Questi locali sono stati fino al 1933 la sede dell’Unione Trifoglio fondata da Giorgio Punzo, naturalista, etologo e filosofo napoletano, che insieme ai suoi sodali aveva allestito una sala convegno, una biblioteca e una collezione di conchiglie e di altri organismi del Mediterraneo, in un’attività di proto-ambientalismo.
Ultima ma non da ultima, all’estrema propaggine sud dell’isola, troviamo la cosiddetta Casa Girevole, progettata (e mai ultimata) dal genio di Lamont Young, un architetto inglese che a Napoli ha lasciato molte tracce e ancor più idee non realizzate. La casa è situata sul belvedere detto La Tavola del Re perché pare che Ferdinando IV (sempre di Borbone) qui facesse scorpacciate di ostriche godendosi lo spettacolare panorama.

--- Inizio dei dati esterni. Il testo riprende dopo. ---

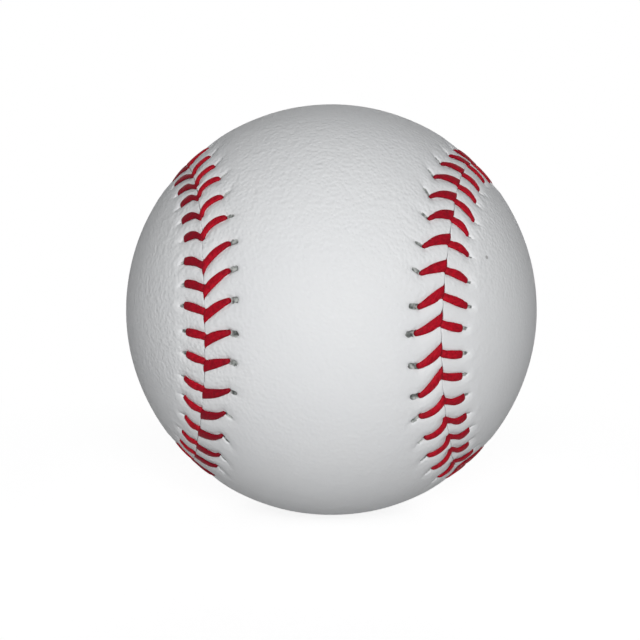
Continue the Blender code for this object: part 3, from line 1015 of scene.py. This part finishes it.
def make_world():
    """A white surround for the camera, and an even dim light for everything else."""
    world = bpy.data.worlds.new("studio")
    bpy.context.scene.world = world
    nodes = Nodes(world)
    dim = nodes.node(
        "ShaderNodeBackground", None, {"Color": (0.96, 0.98, 1.0, 1.0), "Strength": 0.07}
    )
    white = nodes.node("ShaderNodeBackground", None, {"Color": (1, 1, 1, 1), "Strength": 1.0})
    shown = nodes.node("ShaderNodeMixShader", None, {0: nodes.seen(), 1: dim, 2: white})
    nodes.surface(shown, "World Output")


def make_lamp(name, place, size, power):
    """A square soft box that faces the ball."""
    deselect_all()
    bpy.ops.object.light_add(type="AREA", location=place)
    lamp = bpy.context.object
    lamp.name = name
    lamp.data.size = size
    lamp.data.energy = power
    reach = math.hypot(place[0], place[1])
    tilt = math.atan2(reach, place[2])
    heading = math.atan2(place[1], place[0]) + math.pi / 2
    lamp.rotation_euler = (tilt, 0.0, heading)
    lamp.visible_camera = False
    return lamp


CAMERA_PITCH = math.radians(6.3)
CAMERA_YAW = math.radians(-2.3)
CAMERA_ROLL = math.radians(0.4)
CAMERA_DISTANCE = 6 * BALL_RADIUS
FOCAL_PIXELS = 1214.5
PICTURE = 640
SENSOR = 36.0
BALL_ACROSS_PICTURE = (331.35, 309.6)


def make_camera():
    """Stands where the ball shows as the photograph has it."""
    deselect_all()
    bpy.ops.object.camera_add()
    camera = bpy.context.object
    camera.name = "camera"
    turned = (
        Matrix.Rotation(-CAMERA_YAW, 4, "Z")
        @ Matrix.Rotation(math.pi / 2 - CAMERA_PITCH, 4, "X")
        @ Matrix.Rotation(CAMERA_ROLL, 4, "Z")
    )
    back = Matrix.Translation((0.0, 0.0, CAMERA_DISTANCE * MM))
    camera.matrix_world = turned @ back
    camera.data.sensor_width = SENSOR
    camera.data.lens = FOCAL_PIXELS / PICTURE * SENSOR
    camera.data.shift_x = (PICTURE / 2 - BALL_ACROSS_PICTURE[0]) / PICTURE
    camera.data.shift_y = (BALL_ACROSS_PICTURE[1] - PICTURE / 2) / PICTURE
    bpy.context.scene.camera = camera


cover_the_ball()
lace_the_seam()
finish_the_centre()
make_floor()
make_world()
make_lamp("front_soft_box", (0.05, -0.62, 0.105), 0.4, 4.05)
make_lamp("back_soft_box", (0.0, 0.95, 0.14), 0.8, 7.0).visible_glossy = False
make_camera()
bpy.context.scene.view_settings.view_transform = "Standard"
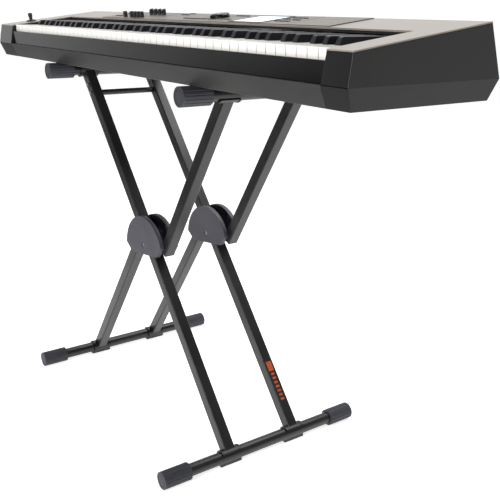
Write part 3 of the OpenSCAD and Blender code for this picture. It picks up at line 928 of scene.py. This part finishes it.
def floor_flag():
    """A black card on the floor that only reflections see, so that the glossy front stays dark."""
    material, tree, coords = start_material("floor_flag_cloth")
    surface(
        tree,
        two_tone(tree, noise(tree, coords, 300), "#050505", "#090909"),
        span(tree, noise(tree, coords, 50), 0.9, 1.0),
        add(tree, "ShaderNodeNewGeometry").outputs["Normal"],
        {"Specular IOR Level": 0.0},
    )
    bpy.ops.mesh.primitive_plane_add(size=1.0, location=(-2.0, -3.6, 2 * MM))
    card = bpy.context.active_object
    card.name = "floor_flag"
    card.scale = (9.0, 6.0, 1)
    card.data.materials.append(material)
    card.visible_camera = False
    card.visible_diffuse = False
    card.visible_shadow = False
    card.visible_transmission = False


# The camera stands to the treble side of the player and looks a little down
CAMERA_PLACE = Vector((1.3842, -0.8175, 0.8875))
CAMERA_YAW = 2.52380
CAMERA_PITCH = -0.31328
CAMERA_ROLL = 0.01278
LENS_MM = 53.55
SHIFT = (0.0031, -0.0021)


def studio_camera():
    forward = Vector(
        (
            math.cos(CAMERA_PITCH) * math.cos(CAMERA_YAW),
            math.cos(CAMERA_PITCH) * math.sin(CAMERA_YAW),
            math.sin(CAMERA_PITCH),
        )
    )
    level = forward.cross(Vector((0, 0, 1))).normalized()
    upright = level.cross(forward)
    right = math.cos(CAMERA_ROLL) * level + math.sin(CAMERA_ROLL) * upright
    up = math.cos(CAMERA_ROLL) * upright - math.sin(CAMERA_ROLL) * level
    data = bpy.data.cameras.new("studio_camera")
    data.sensor_width = 36.0
    data.lens = LENS_MM
    data.shift_x, data.shift_y = SHIFT
    data.clip_start, data.clip_end = 0.05, 100.0
    camera = bpy.data.objects.new("studio_camera", data)
    turn = Matrix((right, up, -forward)).transposed().to_4x4()
    camera.matrix_world = Matrix.Translation(CAMERA_PLACE) @ turn
    bpy.context.scene.collection.objects.link(camera)
    bpy.context.scene.camera = camera


def build():
    paint_cad_nodes()
    plates = plates_on_points()
    ribs = ring_of_ribs()
    panel_print()
    display_frame()
    slider_scales(plates)
    button_lamps(plates)
    knurl(ribs, "value_dial", 60, 20.0, (0.8, 0.9, 3.6), 2.3, FINISHES["dial"])
    for i in range(1, 5):
        knob = f"tone_knob_{i}"
        knurl(ribs, knob, 18, 4.2, (0.7, 0.7, 7.5), 4.6, FINISHES["control"])
    maker_mark()
    rear_edge_line()
    studio_floor()
    studio_air()
    studio_lights()
    floor_flag()
    studio_camera()
    bpy.context.scene.view_settings.view_transform = "Standard"


build()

Pur senza il conforto delle ostriche, l’affaccio dalla pedana costruita sul tetto della casa è un’esperienza indimenticabile, di quelle che riconciliano con se stessi e fanno anche dimenticare la fatica del percorso necessario a giungere fin qui.
D’altra parte della bellezza e della strategica posizione di questo piccolo scoglio in mezzo al mare si erano accorti già i Micenei, che utilizzarono Vivara come approdo per le navi che commerciavano tra il Tirreno e il Mediterraneo orientale; ma secondo gli studi dell’archeologo tedesco Giorgio Buchner, l’isola di Vivara sarebbe stata intensamente abitata già dall’età del Bronzo.
Oggi, nella nostra età fluida, Vivara resta un prezioso ecosistema da continuare a studiare, da godere a piccole dosi e da tutelare, augurandosi che le perverse maglie delle suddette competenze e soprattutto la condizione di proprietà privata non finiscano di nuovo per sottrarcela.
Intanto un riconoscente plauso va al lavoro delle guide che accompagnano in due turni giornalieri un numero contingentato di persone in un percorso di quasi tre ore. Oltre le curiosità, i panorami mozzafiato e gli odori intensissimi, resta l’efficacia di una lezione di educazione ambientale fornita nella sua sede naturale e la soddisfazione di essere stati finalmente ammessi nella terra proibita.